In: Statistics and Probability
Questions PT 1.
I. The mean daily production of a herd of cows
is assumed to be normally distributed with a mean of 32 liters, and
standard deviation of 10.6 liters.
What is the probability that daily production is
between 47.4 and 59.6 liters? Do not round until
you get your your final answer.
II. A distribution of values is normal with a
mean of 9.4 and a standard deviation of 48.1.

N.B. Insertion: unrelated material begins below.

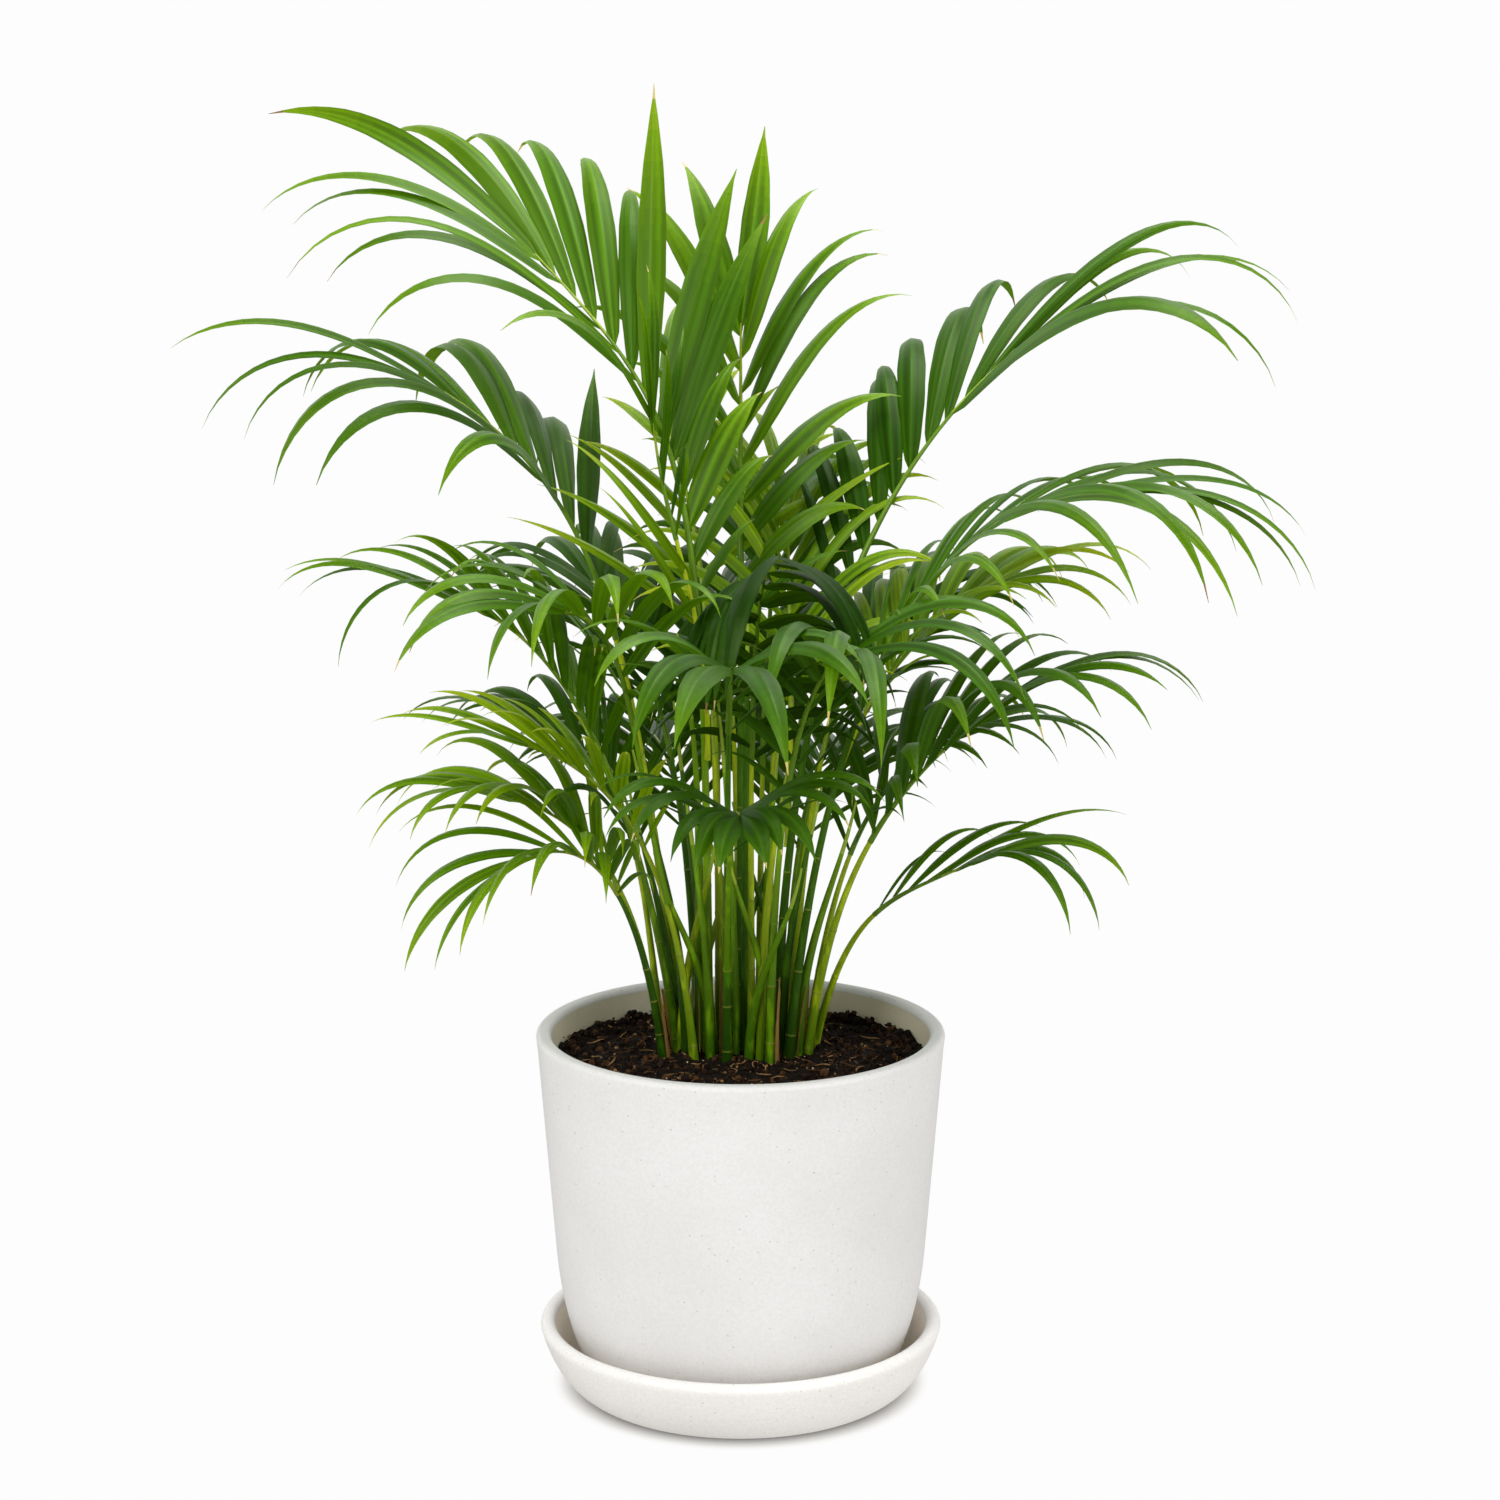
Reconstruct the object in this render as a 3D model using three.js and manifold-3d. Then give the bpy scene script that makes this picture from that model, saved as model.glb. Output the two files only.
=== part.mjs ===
// A potted areca palm: a clump of canes with arching fronds, in a tapered stoneware pot on a saucer.
// Millimetres, +Z up. The origin is the centre of the saucer's flat underside, and -Y is the front.

import * as THREE from 'three';
import { mergeVertices } from 'three/addons/utils/BufferGeometryUtils.js';
import Module from 'manifold-3d';

const wasm = await Module();
wasm.setup();

// Driving dimensions
const FIT_GAP = 0.3;

const SAUCER = {
  height: 51,
  rimRadius: 149,
  footRadius: 119,
  wall: 11,
  floor: 10,
  bulgeRadius: 139,
  bulgeHeight: 10,
};

const POT = {
  height: 261,
  rimRadius: 150,
  wall: 11,
  floor: 14,
  taper: 0.0795,
  rimRound: 4,
  footDrop: 26.6,
  footRise: 95,
};

const SOIL_TOP = 249;
const POT_BASE = SAUCER.floor + FIT_GAP;
const POT_RIM = POT_BASE + POT.height;
const LATHE_SIDES = 36;

const CANE_SIDES = 6;
const CANE_STEPS = 4;
const RIB_SIDES = 3;
const RIB_STEPS = 6;
const RIB_TIP_RADIUS = 0.8;
const PETIOLE_SPLAY = 0.12;
const SEAT_STEP = 0.1;
const LEAF_STEPS = 10;
const LEAF_STATIONS = [0, 3, 7, 10];
const LARGEST_LEAF = 235;
const LEAF_WIDTH = 0.09;
const LEAF_THICKNESS = 0.0115;
const LEAF_CLEARANCE = 0.3;
const SMALLEST_EDGE = 0.02;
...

Find the probability that a randomly selected value is greater than
-72.4.
P(X > -72.4) =
III. A company produces steel rods. The lengths
of the steel rods are normally distributed with a mean of 145.8-cm
and a standard deviation of 1.8-cm.
Find the probability that the length of a randomly selected steel
rod is less than 145.8-cm.
P(X < 145.8-cm) =
IV. In the country of United States of
Heightlandia, the height measurements of ten-year-old children are
approximately normally distributed with a mean of 55.1 inches, and
standard deviation of 2.3 inches.
A) What is the probability that a randomly chosen child has a
height of less than 59.55 inches?
B) What is the probability that a randomly chosen child has a
height of more than 51.6 inches?
V. A particular fruit's weights are normally distributed, with a mean of 476 grams and a standard deviation of 31 grams. The heaviest 13% of fruits weigh more than how many grams? Answer to the nearest gram.